The Tivoli Transaction Monitoring for Transaction Processing 5.2 release in July will complete a basic set of resources for the automatic discovery and resolution of problems that degrade performance or cause crashes.

A new Just In Time Instrumentation feature will allow administrators to turn on "deep monitoring" of applications on the fly to locate and correct root-cause problems, according to Carl Kessler, Tivoli products vice president.

Best-practice fixes can also be captured and applied so that issues do not reappear, he added.

The longer-term hope is that by adding component-level autonomic capabilities to monitoring, identity management, risk management, storage management and service-level management software over the next 18 months, data centre drudge work will be greatly reduced.

IBM is also promoting autonomic capabilities by putting early views of software on its AlphaWorks website and through the support of IBM Global Services consulting staff on best-practice implementation.

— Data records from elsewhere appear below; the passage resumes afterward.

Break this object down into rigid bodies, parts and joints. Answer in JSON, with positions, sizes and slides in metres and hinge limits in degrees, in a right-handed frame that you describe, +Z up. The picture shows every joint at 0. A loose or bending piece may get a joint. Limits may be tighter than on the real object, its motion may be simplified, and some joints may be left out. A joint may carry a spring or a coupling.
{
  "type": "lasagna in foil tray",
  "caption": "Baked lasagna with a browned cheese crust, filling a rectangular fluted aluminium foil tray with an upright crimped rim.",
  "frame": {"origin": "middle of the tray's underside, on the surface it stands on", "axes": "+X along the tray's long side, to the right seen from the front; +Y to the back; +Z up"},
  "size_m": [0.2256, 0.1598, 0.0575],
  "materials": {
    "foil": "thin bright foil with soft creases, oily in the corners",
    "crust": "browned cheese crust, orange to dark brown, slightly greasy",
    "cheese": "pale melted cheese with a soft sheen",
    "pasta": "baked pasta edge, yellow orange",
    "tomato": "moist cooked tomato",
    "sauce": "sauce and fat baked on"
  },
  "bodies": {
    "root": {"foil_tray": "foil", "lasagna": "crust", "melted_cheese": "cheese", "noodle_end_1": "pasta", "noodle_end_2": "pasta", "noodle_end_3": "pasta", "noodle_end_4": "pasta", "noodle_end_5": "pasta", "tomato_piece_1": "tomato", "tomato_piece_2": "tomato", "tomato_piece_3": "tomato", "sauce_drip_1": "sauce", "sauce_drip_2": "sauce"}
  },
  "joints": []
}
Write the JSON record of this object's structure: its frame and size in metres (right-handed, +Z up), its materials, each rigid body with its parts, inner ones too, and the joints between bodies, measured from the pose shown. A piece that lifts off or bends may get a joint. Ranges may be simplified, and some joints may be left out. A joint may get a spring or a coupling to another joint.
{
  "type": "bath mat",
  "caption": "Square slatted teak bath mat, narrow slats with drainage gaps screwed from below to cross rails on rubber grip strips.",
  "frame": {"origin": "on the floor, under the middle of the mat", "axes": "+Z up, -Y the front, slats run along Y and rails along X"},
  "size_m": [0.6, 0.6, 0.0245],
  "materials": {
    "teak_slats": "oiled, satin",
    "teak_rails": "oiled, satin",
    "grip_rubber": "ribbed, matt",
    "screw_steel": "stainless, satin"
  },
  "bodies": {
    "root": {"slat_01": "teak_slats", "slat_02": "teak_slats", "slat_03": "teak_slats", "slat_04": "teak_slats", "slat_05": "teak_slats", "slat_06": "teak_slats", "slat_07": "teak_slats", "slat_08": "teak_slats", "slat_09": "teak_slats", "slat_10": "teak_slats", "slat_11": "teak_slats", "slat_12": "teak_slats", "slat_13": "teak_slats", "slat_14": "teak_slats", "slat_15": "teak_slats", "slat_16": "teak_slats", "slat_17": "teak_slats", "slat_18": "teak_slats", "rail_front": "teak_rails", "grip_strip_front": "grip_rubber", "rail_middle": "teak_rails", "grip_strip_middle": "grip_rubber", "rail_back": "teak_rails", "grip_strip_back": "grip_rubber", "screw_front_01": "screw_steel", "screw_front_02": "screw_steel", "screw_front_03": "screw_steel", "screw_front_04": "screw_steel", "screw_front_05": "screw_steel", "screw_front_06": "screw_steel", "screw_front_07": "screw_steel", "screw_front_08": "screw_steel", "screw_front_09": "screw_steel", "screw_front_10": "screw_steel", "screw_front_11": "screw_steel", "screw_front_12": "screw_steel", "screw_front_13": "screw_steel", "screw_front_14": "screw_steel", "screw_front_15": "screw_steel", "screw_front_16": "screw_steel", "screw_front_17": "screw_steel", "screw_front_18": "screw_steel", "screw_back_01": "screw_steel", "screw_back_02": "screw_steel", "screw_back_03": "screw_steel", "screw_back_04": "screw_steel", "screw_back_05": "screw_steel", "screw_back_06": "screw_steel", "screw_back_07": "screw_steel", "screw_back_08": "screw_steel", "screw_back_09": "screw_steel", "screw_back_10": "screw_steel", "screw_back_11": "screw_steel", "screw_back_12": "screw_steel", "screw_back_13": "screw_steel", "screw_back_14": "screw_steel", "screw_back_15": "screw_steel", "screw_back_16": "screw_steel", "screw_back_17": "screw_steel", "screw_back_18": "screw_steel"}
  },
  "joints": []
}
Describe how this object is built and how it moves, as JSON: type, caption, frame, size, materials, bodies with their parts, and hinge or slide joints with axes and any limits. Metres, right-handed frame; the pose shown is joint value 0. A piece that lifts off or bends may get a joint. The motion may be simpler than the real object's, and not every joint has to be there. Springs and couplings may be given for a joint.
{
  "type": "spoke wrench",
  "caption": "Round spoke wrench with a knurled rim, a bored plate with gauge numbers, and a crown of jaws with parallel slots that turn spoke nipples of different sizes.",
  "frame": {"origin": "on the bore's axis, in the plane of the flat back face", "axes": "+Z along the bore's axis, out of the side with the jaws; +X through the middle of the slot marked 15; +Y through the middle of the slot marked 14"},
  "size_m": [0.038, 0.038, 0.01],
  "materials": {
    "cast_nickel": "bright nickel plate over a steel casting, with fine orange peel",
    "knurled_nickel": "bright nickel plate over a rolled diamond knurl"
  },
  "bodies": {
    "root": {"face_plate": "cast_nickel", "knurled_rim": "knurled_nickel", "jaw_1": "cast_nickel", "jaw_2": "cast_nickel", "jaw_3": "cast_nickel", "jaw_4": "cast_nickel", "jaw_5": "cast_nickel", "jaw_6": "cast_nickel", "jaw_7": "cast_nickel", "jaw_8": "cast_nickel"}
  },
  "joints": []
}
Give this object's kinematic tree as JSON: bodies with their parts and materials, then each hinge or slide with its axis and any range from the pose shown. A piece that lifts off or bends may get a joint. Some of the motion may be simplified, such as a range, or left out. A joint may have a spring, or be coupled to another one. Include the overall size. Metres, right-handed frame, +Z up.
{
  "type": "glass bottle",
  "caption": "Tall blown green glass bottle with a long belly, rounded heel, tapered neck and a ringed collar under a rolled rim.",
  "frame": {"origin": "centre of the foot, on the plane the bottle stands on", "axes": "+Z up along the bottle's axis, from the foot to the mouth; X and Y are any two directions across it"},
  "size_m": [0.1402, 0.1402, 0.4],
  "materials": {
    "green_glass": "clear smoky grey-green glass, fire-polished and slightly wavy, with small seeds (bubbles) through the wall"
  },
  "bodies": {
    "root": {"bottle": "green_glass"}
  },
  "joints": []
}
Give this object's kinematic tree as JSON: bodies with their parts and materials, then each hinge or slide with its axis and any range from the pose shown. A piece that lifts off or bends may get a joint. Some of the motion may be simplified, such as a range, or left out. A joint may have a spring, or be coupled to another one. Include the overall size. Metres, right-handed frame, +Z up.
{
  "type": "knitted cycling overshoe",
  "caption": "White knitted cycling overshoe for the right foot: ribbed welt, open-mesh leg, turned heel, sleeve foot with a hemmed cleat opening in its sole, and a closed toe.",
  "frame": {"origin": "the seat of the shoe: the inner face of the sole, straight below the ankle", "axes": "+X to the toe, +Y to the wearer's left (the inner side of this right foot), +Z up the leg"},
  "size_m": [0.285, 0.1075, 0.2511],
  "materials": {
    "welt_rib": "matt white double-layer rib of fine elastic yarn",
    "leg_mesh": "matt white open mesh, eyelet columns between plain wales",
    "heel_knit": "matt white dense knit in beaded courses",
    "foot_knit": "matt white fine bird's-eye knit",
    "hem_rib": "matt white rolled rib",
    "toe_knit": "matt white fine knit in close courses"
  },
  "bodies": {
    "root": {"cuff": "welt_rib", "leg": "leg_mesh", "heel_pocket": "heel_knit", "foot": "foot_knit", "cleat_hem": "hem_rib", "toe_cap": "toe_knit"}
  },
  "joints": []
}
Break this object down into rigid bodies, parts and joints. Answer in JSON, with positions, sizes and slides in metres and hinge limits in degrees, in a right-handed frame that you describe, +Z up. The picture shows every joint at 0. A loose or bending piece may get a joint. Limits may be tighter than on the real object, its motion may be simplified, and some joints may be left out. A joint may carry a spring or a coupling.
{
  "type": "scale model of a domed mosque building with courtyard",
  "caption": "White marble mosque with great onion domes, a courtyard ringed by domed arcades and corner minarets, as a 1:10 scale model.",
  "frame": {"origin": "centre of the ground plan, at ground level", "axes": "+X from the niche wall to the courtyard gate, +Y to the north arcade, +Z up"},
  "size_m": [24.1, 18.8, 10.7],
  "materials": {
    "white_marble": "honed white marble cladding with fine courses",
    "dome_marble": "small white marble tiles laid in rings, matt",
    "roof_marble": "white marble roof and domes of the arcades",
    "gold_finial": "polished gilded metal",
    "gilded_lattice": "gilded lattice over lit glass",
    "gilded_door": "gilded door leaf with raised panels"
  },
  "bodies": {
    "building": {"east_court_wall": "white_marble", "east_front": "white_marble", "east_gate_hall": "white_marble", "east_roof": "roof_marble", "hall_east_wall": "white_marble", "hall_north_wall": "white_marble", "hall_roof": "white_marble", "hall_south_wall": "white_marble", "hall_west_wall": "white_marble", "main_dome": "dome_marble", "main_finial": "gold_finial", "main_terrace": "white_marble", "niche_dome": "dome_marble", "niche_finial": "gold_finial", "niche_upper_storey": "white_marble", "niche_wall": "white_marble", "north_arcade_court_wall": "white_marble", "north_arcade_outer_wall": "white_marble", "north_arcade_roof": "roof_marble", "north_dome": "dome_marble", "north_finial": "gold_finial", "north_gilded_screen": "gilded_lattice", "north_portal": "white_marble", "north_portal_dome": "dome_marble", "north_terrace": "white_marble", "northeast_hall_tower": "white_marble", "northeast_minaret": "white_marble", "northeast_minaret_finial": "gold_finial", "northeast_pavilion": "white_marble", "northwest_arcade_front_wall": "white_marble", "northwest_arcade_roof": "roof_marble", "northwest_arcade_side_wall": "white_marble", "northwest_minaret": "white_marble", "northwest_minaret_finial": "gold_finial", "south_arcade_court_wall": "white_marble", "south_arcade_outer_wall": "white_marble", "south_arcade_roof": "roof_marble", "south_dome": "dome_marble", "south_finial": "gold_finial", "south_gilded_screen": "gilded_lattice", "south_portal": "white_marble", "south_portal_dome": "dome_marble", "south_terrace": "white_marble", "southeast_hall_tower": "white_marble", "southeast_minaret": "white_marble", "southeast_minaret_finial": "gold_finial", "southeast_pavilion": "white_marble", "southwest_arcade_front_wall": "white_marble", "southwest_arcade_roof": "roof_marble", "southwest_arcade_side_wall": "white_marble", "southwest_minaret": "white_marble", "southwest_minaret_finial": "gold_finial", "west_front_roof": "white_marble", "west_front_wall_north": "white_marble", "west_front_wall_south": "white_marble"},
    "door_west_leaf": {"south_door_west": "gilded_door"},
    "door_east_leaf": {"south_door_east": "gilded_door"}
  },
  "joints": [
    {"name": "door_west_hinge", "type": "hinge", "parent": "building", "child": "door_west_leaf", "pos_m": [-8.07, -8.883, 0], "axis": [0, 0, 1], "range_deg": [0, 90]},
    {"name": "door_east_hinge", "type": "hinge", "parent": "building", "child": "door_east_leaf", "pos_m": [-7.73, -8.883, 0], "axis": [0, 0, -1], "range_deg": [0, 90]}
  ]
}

However, although IBM is putting autonomic capabilities across an array of its own hardware and software products, and has been working on the technology for years, the broader picture for cross-platform autonomic computing requires co-operation.

"It will take an industry effort to hit the goals we're shooting for," said Alan Ganek, vice president for autonomic computing at Big Blue. "We're taking a step-by-step approach."

IBM is recruiting business partners that will add autonomic capabilities which comply with web services and Open Grid Services Architecture standards.

"[Autonomic programs] must manage themselves and manage relationships with other elements through negotiated agreements," explained Ganek.

A database must negotiate with a storage array to obtain resources, for example.